Tetris Effect’s (ahem) effect on me was immediate and visceral. Now personally, I’ve never been much of a Tetris player - I’m just not very good at it. But Tetsuya Mizuguchi’s newest release on PS4 finally made it all click for me. Tetris is all about entering a sort of trance state: play enough and it won’t even feel like you’re in control anymore, you just know where the pieces should fall and your thumbs act accordingly, of their own volition. Combined with sensory, vibration feedback and an outstandingly emotional soundtrack, Tetris Effect makes for an outright spiritual experience, especially when played in virtual reality.

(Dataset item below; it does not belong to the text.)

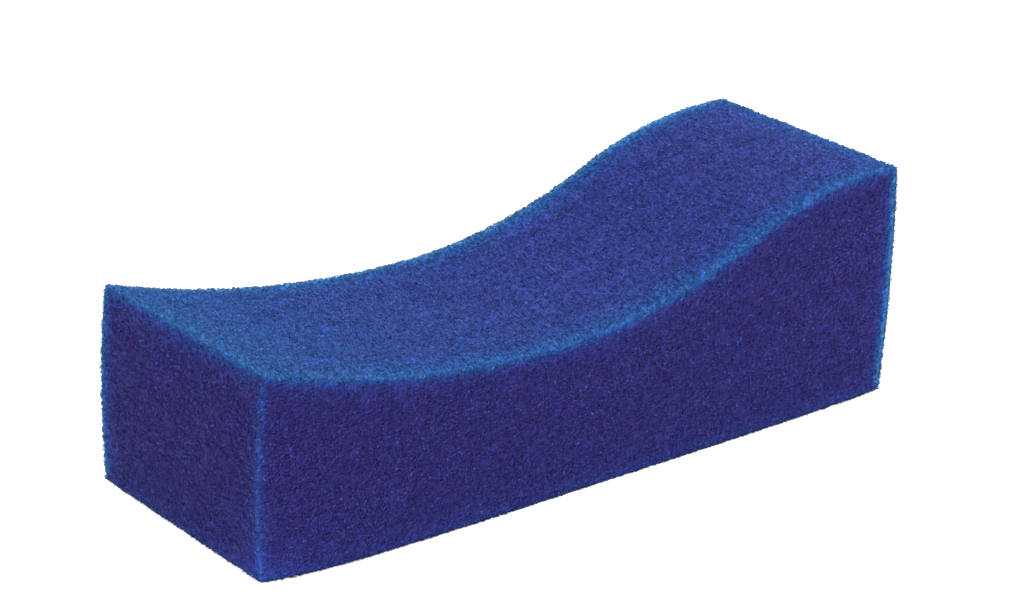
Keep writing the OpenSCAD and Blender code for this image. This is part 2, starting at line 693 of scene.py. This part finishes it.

4. Dragon Quest XI: Echoes of an Elusive Age

Dragon Quest XI is, essentially, exactly what I thought games would be like in the future, back when I was tearing through Final Fantasy games on the original Playstation. DQXI is hyper traditional, from its combat-systems to its narrative, and even its (admittedly awful) MIDI-soundtrack, but its all couched in an utterly captivating presentation with outstanding cel-shaded graphics and an endearing localization, featuring excellent voice-work. There’s also lots of great little quality-of-life features that make playing this 100+ hour behemoth as painless as it could possibly be. It all comes together for the sort of meaty JRPG experience that we so rarely receive anymore.

3. Celeste

In a year of unabashedly stellar indie-releases, Celeste stands out as the very best. It’s a tough-as-nails platformer, but rarely frustrating, and provides a sense of progression that you rarely see in these types of releases. As you progress through its campaign, you get better as a player, learning how best to handle particular setups and situations. This works exceedingly well when paired with its touching narrative about anxiety and mental-health, which is at least half the reason to pick this game up. Of course, this wouldn’t matter very much if the gameplay itself wasn’t on-the-level, but Celeste is tight, and controls so well that you’re unlikely to think twice about diving into its borderline-masochistic post-game content.

2. Red Dead Redemption 2

Rockstar’s  cowboy-simulator sequel is a masterpiece. It’s drop-dead gorgeous, intensely immersive and immensely strengthened by its superlative narrative, best-in-class voice-acting and jaw-dropping soundtrack. RDR2 is also lurching, slow and, often, intentionally frustrating.  It doesn’t care much for the person actually playing the game; Red Dead Redemption 2 has its own ambitions - it’s going to do what it’s going to do, and the player is either along for the ride or they’re not. It is quite easy to imagine many would-be players coming in off of Grand Theft Auto V and not enjoying themselves. This is a good thing; this is all a part of what makes Red Dead so refreshing. Removed from the wacky-hi jinks of GTA and its grotesque form of satire, Rockstar gets to stretch their legs and offer up a game that is far more engaging on an immersive level. The game-world feels truly reactive, from its NPCs to its wildlife, and it is near-impossible to predict how the game will react to player-action at any given point. It is intensely good at making you forget that you’re playing a game - just riding around on a horse triggering scripts. Red Dead Redemption 2 is the kind of game that you only get with eight-year development cycles and unlimited budget. Red Dead Redemption 2 is the kind of game you only get by feeding an untold number of developers to a man-eating work-machine to push a product through to the other side. It offers a glimpse into what the future of video games might be like if such practices are sustainable.

1. God of War

God of War was a true surprise - a masterstroke representation of how to revive a franchise. It retools the entire framework of a dormant and flailing game-series and transforms it into one of the most engaging experiences of the entire generation. The decision to move the camera in was a good one - it keeps the player connected, and combined with an excellent story featuring literally zero camera cuts, you truly feel as though you are inhabiting Kratos. You feel the power surging underneath his new, cooler, calmer facade - a ticking time-bomb of death and destruction. God of War knows when to let loose and let the player engage in the spectacle of violence, but what it knows even better is when to pull back and let its characters breathe - when to let the players experience the pathos of this well-worn video-game antihero. God of War is very self-aware; it expects that the player is at least somewhat familiar with Kratos’ god-killing reputation and what sort of monster he could be, and potentially still can. It is constantly playing with these expectations, and yet almost always paying off in ways that are very difficult to anticipate. The video game industry has a come a long way since the Playstation 2, in ways that aren’t always positive, but there is no doubt that ambitions regarding narrative and storytelling are seriously peaking compared to where we came from. God of War is what happens when an industry veteran grows up and then decides to look back at that prior work, and it’s difficult to argue with the results. There is nothing more exciting about the next generation of consoles, to me, than the sequel to this game.